Recently, actor and model Milo Hartill was accosted by a stranger for not covering up their body while riding on a Melbourne tram. Milo, who (like me) self-identifies as fat, was wearing a crop top and pants, leaving a small panel of flesh uncovered, which the stranger poked with their walking stick, remarking that her clothes were “too small” for her.

She joked, “It wasn’t even like I was wearing clothes that were revealing, you know, I often wear a bikini and heels and call it a day. I was like ‘Diva, if this is offensive to you, wait ’til you see what I wear most of the time.’”

Radical reveal

For people who don’t conform to the ideals defined by the male gaze, the act of wearing anything, let alone something ‘revealing’, is political. Like the reactions Milo gets about their outfits on the tram, Niamh says her label receives a similar response. “Sometimes I’m shocked at how radical my clothing is interpreted as.”

I wonder if the response to Censori’s dress might have been different if her body was less voluptuous. It seems to me that a culture that celebrates Coperni spraying a dress onto a naked Bella Hadid is one that would embrace The Invisible Dress. Where is the line between classless and chic? If Janet Jackson had been a white woman, would she have been able to bounce back?

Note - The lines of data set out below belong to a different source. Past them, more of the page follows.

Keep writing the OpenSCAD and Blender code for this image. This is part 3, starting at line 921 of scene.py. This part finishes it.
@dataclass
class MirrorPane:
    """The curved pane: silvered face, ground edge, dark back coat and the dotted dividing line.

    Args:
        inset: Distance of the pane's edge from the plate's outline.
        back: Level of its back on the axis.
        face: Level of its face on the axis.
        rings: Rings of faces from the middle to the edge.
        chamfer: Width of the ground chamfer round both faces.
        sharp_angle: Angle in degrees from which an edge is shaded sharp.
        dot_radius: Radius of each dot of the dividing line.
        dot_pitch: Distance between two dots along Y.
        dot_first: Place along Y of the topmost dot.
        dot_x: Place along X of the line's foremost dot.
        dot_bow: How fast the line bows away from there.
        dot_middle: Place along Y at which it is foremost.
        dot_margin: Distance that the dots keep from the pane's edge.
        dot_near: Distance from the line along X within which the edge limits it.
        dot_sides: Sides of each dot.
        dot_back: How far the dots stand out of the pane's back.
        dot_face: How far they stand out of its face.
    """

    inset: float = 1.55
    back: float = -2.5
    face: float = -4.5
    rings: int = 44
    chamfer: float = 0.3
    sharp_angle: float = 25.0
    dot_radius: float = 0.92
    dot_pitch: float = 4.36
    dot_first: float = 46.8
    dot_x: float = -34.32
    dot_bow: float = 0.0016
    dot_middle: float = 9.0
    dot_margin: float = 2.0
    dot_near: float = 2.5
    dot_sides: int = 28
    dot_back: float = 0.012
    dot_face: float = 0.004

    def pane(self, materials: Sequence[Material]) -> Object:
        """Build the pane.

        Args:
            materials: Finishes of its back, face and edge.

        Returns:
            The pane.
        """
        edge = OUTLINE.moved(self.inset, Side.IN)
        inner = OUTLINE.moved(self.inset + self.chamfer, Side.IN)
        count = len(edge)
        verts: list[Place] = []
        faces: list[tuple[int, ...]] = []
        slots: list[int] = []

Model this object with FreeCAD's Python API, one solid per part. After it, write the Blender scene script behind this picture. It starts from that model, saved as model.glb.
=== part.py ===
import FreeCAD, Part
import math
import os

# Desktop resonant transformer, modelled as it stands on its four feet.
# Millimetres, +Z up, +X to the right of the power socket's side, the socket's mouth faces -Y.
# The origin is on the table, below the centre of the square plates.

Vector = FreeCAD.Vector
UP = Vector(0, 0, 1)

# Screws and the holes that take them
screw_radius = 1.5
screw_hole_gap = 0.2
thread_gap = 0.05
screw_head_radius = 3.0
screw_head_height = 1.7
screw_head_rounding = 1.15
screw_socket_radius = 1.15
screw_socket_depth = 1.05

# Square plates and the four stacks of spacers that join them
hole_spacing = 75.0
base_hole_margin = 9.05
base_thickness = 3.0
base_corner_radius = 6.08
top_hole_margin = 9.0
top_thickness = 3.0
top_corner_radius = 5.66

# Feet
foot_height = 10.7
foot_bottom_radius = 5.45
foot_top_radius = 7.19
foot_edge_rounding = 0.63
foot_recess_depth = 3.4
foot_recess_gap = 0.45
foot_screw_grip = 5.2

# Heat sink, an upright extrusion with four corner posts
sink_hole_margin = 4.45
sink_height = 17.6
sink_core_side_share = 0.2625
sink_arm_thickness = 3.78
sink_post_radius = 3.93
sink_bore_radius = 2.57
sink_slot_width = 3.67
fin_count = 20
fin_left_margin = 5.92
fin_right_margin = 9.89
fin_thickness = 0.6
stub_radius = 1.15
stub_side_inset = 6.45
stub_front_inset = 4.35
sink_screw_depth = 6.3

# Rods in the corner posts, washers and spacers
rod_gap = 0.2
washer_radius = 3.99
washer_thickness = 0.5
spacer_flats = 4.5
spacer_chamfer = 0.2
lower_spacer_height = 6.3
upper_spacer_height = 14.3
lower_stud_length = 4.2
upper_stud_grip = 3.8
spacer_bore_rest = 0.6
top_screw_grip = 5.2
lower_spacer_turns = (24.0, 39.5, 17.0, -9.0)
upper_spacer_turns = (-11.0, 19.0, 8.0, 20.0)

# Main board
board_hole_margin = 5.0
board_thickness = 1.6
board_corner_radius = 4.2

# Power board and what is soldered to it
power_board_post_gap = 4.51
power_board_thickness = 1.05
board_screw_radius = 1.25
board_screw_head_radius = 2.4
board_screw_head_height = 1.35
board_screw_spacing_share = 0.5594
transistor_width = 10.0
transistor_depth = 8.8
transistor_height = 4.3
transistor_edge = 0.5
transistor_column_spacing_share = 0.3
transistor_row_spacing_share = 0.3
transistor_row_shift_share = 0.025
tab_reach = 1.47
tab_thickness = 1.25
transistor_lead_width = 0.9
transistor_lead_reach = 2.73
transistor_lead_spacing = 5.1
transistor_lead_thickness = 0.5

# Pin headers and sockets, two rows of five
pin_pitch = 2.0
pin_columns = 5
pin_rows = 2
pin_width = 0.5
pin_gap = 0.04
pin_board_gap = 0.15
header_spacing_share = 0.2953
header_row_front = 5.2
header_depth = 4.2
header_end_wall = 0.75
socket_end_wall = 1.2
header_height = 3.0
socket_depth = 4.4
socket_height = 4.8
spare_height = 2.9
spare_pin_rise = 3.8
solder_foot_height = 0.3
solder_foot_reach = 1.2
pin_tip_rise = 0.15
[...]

Society is uncomfortable with a woman’s nakedness, but even more so with nakedness from people who don’t fit supermodel beauty standards when it comes to body size and shape.

In this way, wearing revealing clothing can be a radical act of resistance, a sentiment Niamh agrees with. “By openly and shamelessly being yourself, and embracing your body by showing it off, you’re allowing people to slowly but surely embrace themselves. I hope that when people see me strutting down South Dowling with my muffin top out and in an asymmetrical sheer top that makes my boobs look lopsided, they might think ‘I can accept myself too’.”